DESCRIPTION OF THE TASK
Copy exactly the lines from the start of the data below through the one that carries "guide_land = 0.2", and only those.

DATA SHOWN
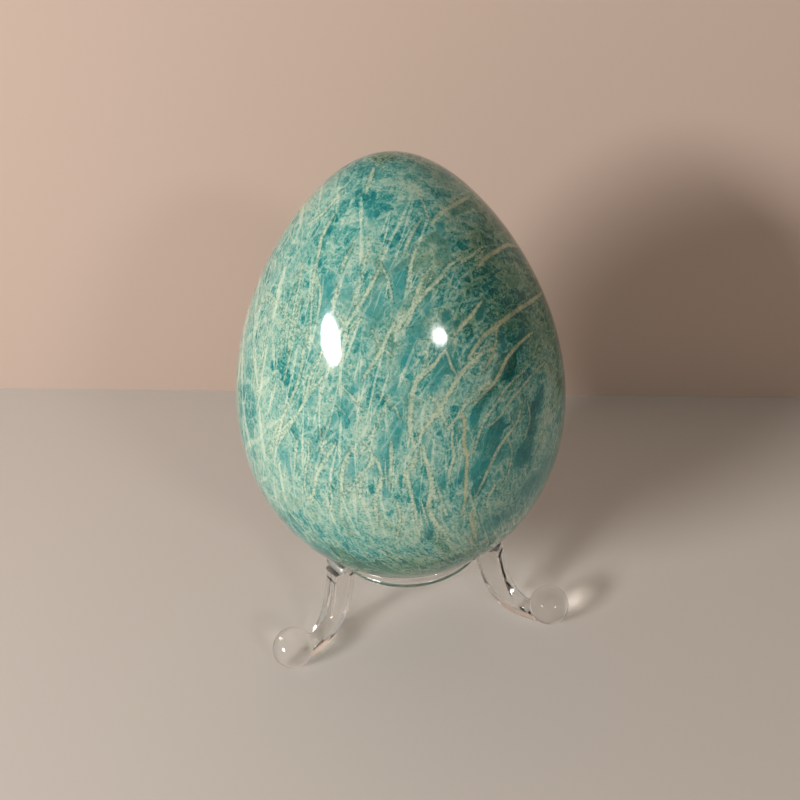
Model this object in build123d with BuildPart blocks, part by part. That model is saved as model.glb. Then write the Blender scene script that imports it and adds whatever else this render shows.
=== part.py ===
from build123d import *
import os
from math import cos, pi, sin

# Decorative stone egg on a clear three-legged stand that plugs together.
# Millimetres, +Z up. The origin is on the ring's axis at the level of the table.
# The rear leg points along +Y, and the two front legs lie a third of a turn either side of it.

# Stone egg, big end down
egg_height = 80.0
egg_width = 59.0
egg_fullness_share = 0.177
egg_pinch_share = 0.077
egg_outline_steps = 16

# Ring that the egg sits in
ring_underside = 15.9
ring_height = 3.1
ring_bore_radius = 13.0
ring_wall = 3.0
ring_rounding = 0.4
seat_width_share = 0.5
seat_gap = 0.1

# Loops on the ring's wall, which the tongues of the legs push up into
loop_height = 1.3
loop_reach = 2.6
loop_strap = 0.7
loop_rounding = 0.5
loop_root_share = 0.25
guide_land = 0.2

# Legs, each one moulding with its ball foot
leg_names = ("leg_rear", "leg_left", "leg_right")
rear_azimuth = 90.0
leg_width = 3.6
leg_depth = 5.0
leg_rounding = 0.35
leg_hook_share = 0.5
push_clearance = 0.05
foot_circle_radius = 30.0
ball_radius = 3.95
sole_skin = 0.05
sole_reach = 2.0
instep_height = 2.8

# Handles of the leg's two long curves, as shares of the rise and of the run of each curve
inner_bend_shares = ((0.15, 0.246), (0.42, 0.0))
outer_bend_shares = ((0.108, 0.505), (0.552, 0.0))
ball_joint_share = 0.85

os.makedirs("parts", exist_ok=True)


def outline_share(turn):
    """Half width of the plain oval at a turn from the lower pole, as a share of its radius."""
    return sin(turn) * (1 + egg_fullness_share * cos(turn) - egg_pinch_share * cos(turn) ** 2)


def outline_rise(turn):
    """Height above the lower pole."""
    return egg_height / 2 * (1 - cos(turn))


# The widest point of the outline sets the scale of its half width
fine_steps = 2000
fine_turns = [pi * step / fine_steps for step in range(fine_steps + 1)]
widest_turn = max(fine_turns, key=outline_share)
oval_radius = egg_width / 2 / outline_share(widest_turn)

# Ring radii, and the bevelled seat, which has the slope of the egg where they meet
ring_outer_radius = ring_bore_radius + ring_wall
ring_top = ring_underside + ring_height
seat_width = ring_wall * seat_width_share
seat_outer_radius = ring_bore_radius + seat_width
contact_radius = ring_bore_radius + seat_width / 2
lower_turns = [turn for turn in fine_turns if turn < widest_turn]
contact_turn = min(lower_turns, key=lambda turn: abs(oval_radius * outline_share(turn) - contact_radius))
turn_step = pi / fine_steps
rise_step = outline_rise(contact_turn + turn_step) - outline_rise(contact_turn)
width_step = oval_radius * (outline_share(contact_turn + turn_step) - outline_share(contact_turn))
seat_slope = rise_step / width_step
seat_low = ring_top - seat_width * seat_slope
contact_height = ring_top - seat_width / 2 * seat_slope
egg_bottom = contact_height - outline_rise(contact_turn) + seat_gap

# Loop on the ring, and the tongue that it holds
loop_base = ring_top - loop_height
loop_root = ring_wall * loop_root_share
loop_length = loop_root + loop_reach
loop_centre_radius = ring_outer_radius - loop_root + loop_length / 2
loop_width = leg_width + 2 * (push_clearance + loop_strap)
slot_inner_radius = ring_outer_radius + guide_land
slot_outer_radius = ring_outer_radius + loop_reach - loop_strap
slot_depth = slot_outer_radius - slot_inner_radius
slot_centre_radius = slot_inner_radius + slot_depth / 2
slot_width = leg_width + 2 * push_clearance
tongue_inner_radius = slot_inner_radius + push_clearance
tongue_outer_radius = slot_outer_radius - push_clearance

# Leg outline in its own upright plane: distance from the ring's axis, and height
leg_count = len(leg_names)
hook_radius = ring_outer_radius - ring_wall * leg_hook_share
hook_height = ring_underside - push_clearance
shoulder_radius = hook_radius + leg_depth
shoulder_height = loop_base - push_clearance
sole_start_radius = foot_circle_radius - sole_reach
ball_height = ball_radius + sole_skin
ball_joint_radius = foot_circle_radius - ball_radius * ball_joint_share


def bend_points(start, end, shares):
    """Four control points of a bend from start to end, its handles given as shares of run and rise."""
    run = end[0] - start[0]
    rise = start[1] - end[1]
    handles = [(start[0] + run * across, end[1] + rise * up) for across, up in shares]
    return [start, *handles, end]


inner_bend = bend_points((hook_radius, hook_height), (sole_start_radius, 0), inner_bend_shares)
outer_bend = bend_points((shoulder_radius, shoulder_height), (ball_joint_radius, instep_height), outer_bend_shares)


def leg_plane(azimuth):
    """Upright plane through the ring's axis, its X pointing out along the azimuth and its Y up."""
    out = Vector(1, 0, 0).rotate(Axis.Z, azimuth)
    side = Vector(0, -1, 0).rotate(Axis.Z, azimuth)
    return Plane(origin=(0, 0, 0), x_dir=out, z_dir=side)


# Stone egg: the outline turned about the upright axis
with BuildPart() as egg:
    with BuildSketch(Plane.XZ):
        with BuildLine():
            turns = [pi * step / egg_outline_steps for step in range(egg_outline_steps + 1)]
            outline = [(oval_radius * outline_share(turn), egg_bottom + outline_rise(turn)) for turn in turns[1:-1]]
            lower_pole = (0, egg_bottom)
            upper_pole = (0, egg_bottom + egg_height)
            Spline(lower_pole, *outline, upper_pole, tangents=[(1, 0), (-1, 0)], tangent_scalars=[1, 1])
            Line(upper_pole, lower_pole)
        make_face()
    revolve(axis=Axis.Z)
egg.part.label = "egg"
export_step(egg.part, "parts/egg.step")

# Ring: a short tube with a bevelled seat and three loops on its outer wall
with BuildPart() as seat_ring:
    with BuildSketch(Plane.XZ) as wall:
        with BuildLine():
            Polyline(
                (ring_bore_radius, ring_underside),
                (ring_outer_radius, ring_underside),
                (ring_outer_radius, ring_top),
                (seat_outer_radius, ring_top),
                (ring_bore_radius, seat_low),
                close=True,
            )
        make_face()
        fillet(wall.vertices().sort_by(Axis.X)[-2:], ring_rounding)
    revolve(axis=Axis.Z)
    with BuildSketch(Plane.XY.offset(loop_base)):
        with PolarLocations(loop_centre_radius, leg_count, start_angle=rear_azimuth):
            RectangleRounded(loop_length, loop_width, loop_rounding)
    extrude(amount=loop_height)
    with BuildSketch(Plane.XY.offset(loop_base)):
        with PolarLocations(slot_centre_radius, leg_count, start_angle=rear_azimuth):
            Rectangle(slot_depth, slot_width)
    extrude(amount=loop_height, mode=Mode.SUBTRACT)
seat_ring.part.label = "seat_ring"
export_step(seat_ring.part, "parts/seat_ring.step")

# Legs: a flat curved bar with a tongue at its head, a shoulder under the ring and a ball at its foot
for index, name in enumerate(leg_names):
    azimuth = rear_azimuth + 360 / leg_count * index
    upright = leg_plane(azimuth)
    foot = upright.from_local_coords((foot_circle_radius, 0, 0))
    ball_centre = upright.from_local_coords((foot_circle_radius, ball_height, 0))
    with BuildPart() as leg:
        with BuildSketch(upright):
            with BuildLine():
                Bezier(*inner_bend)
                Polyline(
                    (sole_start_radius, 0),
                    (foot_circle_radius, 0),
                    (foot_circle_radius, instep_height),
                    (ball_joint_radius, instep_height),
                )
                Bezier(*outer_bend)
                Polyline(
                    (shoulder_radius, shoulder_height),
                    (tongue_outer_radius, shoulder_height),
                    (tongue_outer_radius, ring_top),
                    (tongue_inner_radius, ring_top),
                    (tongue_inner_radius, hook_height),
                    (hook_radius, hook_height),
                )
            make_face()
        extrude(amount=leg_width / 2, both=True)
        long_edges = leg.edges().filter_by(GeomType.BEZIER)
        fillet(long_edges, leg_rounding)
        with BuildSketch(Plane.XY):
            with Locations((foot.X, foot.Y)):
                Circle(leg_width / 2 - leg_rounding)
        extrude(amount=ball_height)
        with Locations(ball_centre):
            Sphere(ball_radius)
    leg.part.label = name
    export_step(leg.part, f"parts/{name}.step")

print(f"egg bottom {egg_bottom:.3f}, contact radius {contact_radius:.3f}, seat low {seat_low:.3f}")
print(f"height over all {egg_bottom + egg_height:.3f}, slot {slot_depth:.3f} x {slot_width:.3f}")
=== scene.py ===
import bpy
import numpy as np
from mathutils import Matrix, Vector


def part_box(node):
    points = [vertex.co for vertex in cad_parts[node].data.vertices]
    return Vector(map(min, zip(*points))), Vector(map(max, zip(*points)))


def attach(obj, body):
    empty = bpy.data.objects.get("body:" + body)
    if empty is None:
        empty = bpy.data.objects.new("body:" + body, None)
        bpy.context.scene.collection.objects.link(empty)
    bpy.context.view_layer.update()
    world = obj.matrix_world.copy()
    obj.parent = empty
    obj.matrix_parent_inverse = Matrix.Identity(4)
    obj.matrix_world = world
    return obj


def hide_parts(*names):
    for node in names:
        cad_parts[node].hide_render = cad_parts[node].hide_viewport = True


# Polished stone egg on a clear stand that plugs together.
# Lengths are metres in the frame's own axes, apart from names that end in _mm.
# Places named in pixels belong to the photograph's frame of 800 by 800.

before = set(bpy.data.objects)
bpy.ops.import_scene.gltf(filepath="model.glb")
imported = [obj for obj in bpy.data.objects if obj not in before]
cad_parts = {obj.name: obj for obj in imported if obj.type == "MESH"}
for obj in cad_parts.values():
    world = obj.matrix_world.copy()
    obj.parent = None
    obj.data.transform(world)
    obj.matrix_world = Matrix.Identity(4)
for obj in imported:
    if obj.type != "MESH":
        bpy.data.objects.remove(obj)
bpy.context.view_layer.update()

MM = 0.001
UP = np.array((0.0, 0.0, 1.0))
tiny = 1e-9


def unit(vectors):
    """Vectors of length 1 with the same directions."""
    return vectors / np.linalg.norm(vectors, axis=-1, keepdims=True)


def swung(vector, axis, angle):
    """Rodrigues' turn: the vector swung about a unit axis by an angle."""
    along = axis * np.dot(axis, vector) * (1 - np.cos(angle))
    return vector * np.cos(angle) + np.cross(axis, vector) * np.sin(angle) + along


def new_object(name, data):
    """An object in the scene, at the origin."""
    made = bpy.data.objects.new(name, data)
    bpy.context.collection.objects.link(made)
    return made


def aim(made, right, up, back, place):
    """Gives a camera or a lamp its place and the directions of its own three axes."""
    pose = np.eye(4)
    pose[:3] = np.column_stack((right, up, back, place))
    made.matrix_world = Matrix(pose.tolist())


# Camera, found from the outlines of the egg, the ring, the legs and the ball feet

photo_size = 800
photo_focal = 860.5
camera_reach_mm = 127.0
camera_height_mm = 141.5
camera_azimuth = np.radians(-8.23)
camera_drop = np.radians(37.23)
camera_yaw = np.radians(0.07)
camera_pitch = np.radians(1.18)
camera_roll = np.radians(2.88)
sensor_mm = 36.0


def camera_frame():
    """Camera place and its right, up and ahead directions: aimed down, then yawed, pitched and rolled."""
    place = np.array((0.0, -camera_reach_mm, camera_height_mm)) * MM
    ahead = np.array((0.0, np.cos(camera_drop), -np.sin(camera_drop)))
    right = np.array((1.0, 0.0, 0.0))
    up = np.cross(right, ahead)
    ahead, right = swung(ahead, up, camera_yaw), swung(right, up, camera_yaw)
    ahead, up = swung(ahead, right, camera_pitch), swung(up, right, camera_pitch)
    right, up = swung(right, ahead, camera_roll), swung(up, ahead, camera_roll)
    return [swung(vector, UP, camera_azimuth) for vector in (place, right, up, ahead)]


eye, eye_right, eye_up, eye_ahead = camera_frame()


def photo_rays(pixels):
    """Directions from the camera through pixels of the photograph."""
    pixels = np.asarray(pixels, float)
    across = (pixels[:, :1] - photo_size / 2) / photo_focal
    above = (photo_size / 2 - pixels[:, 1:]) / photo_focal
    return unit(eye_ahead + across * eye_right + above * eye_up)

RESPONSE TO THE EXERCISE
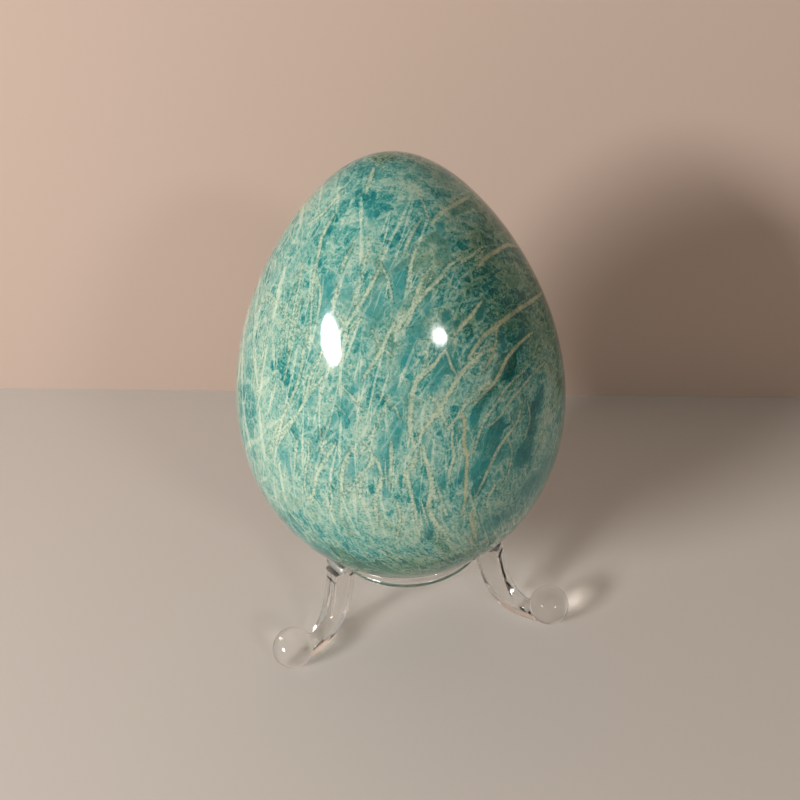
Model this object in build123d with BuildPart blocks, part by part. That model is saved as model.glb. Then write the Blender scene script that imports it and adds whatever else this render shows.
=== part.py ===
from build123d import *
import os
from math import cos, pi, sin

# Decorative stone egg on a clear three-legged stand that plugs together.
# Millimetres, +Z up. The origin is on the ring's axis at the level of the table.
# The rear leg points along +Y, and the two front legs lie a third of a turn either side of it.

# Stone egg, big end down
egg_height = 80.0
egg_width = 59.0
egg_fullness_share = 0.177
egg_pinch_share = 0.077
egg_outline_steps = 16

# Ring that the egg sits in
ring_underside = 15.9
ring_height = 3.1
ring_bore_radius = 13.0
ring_wall = 3.0
ring_rounding = 0.4
seat_width_share = 0.5
seat_gap = 0.1

# Loops on the ring's wall, which the tongues of the legs push up into
loop_height = 1.3
loop_reach = 2.6
loop_strap = 0.7
loop_rounding = 0.5
loop_root_share = 0.25
guide_land = 0.2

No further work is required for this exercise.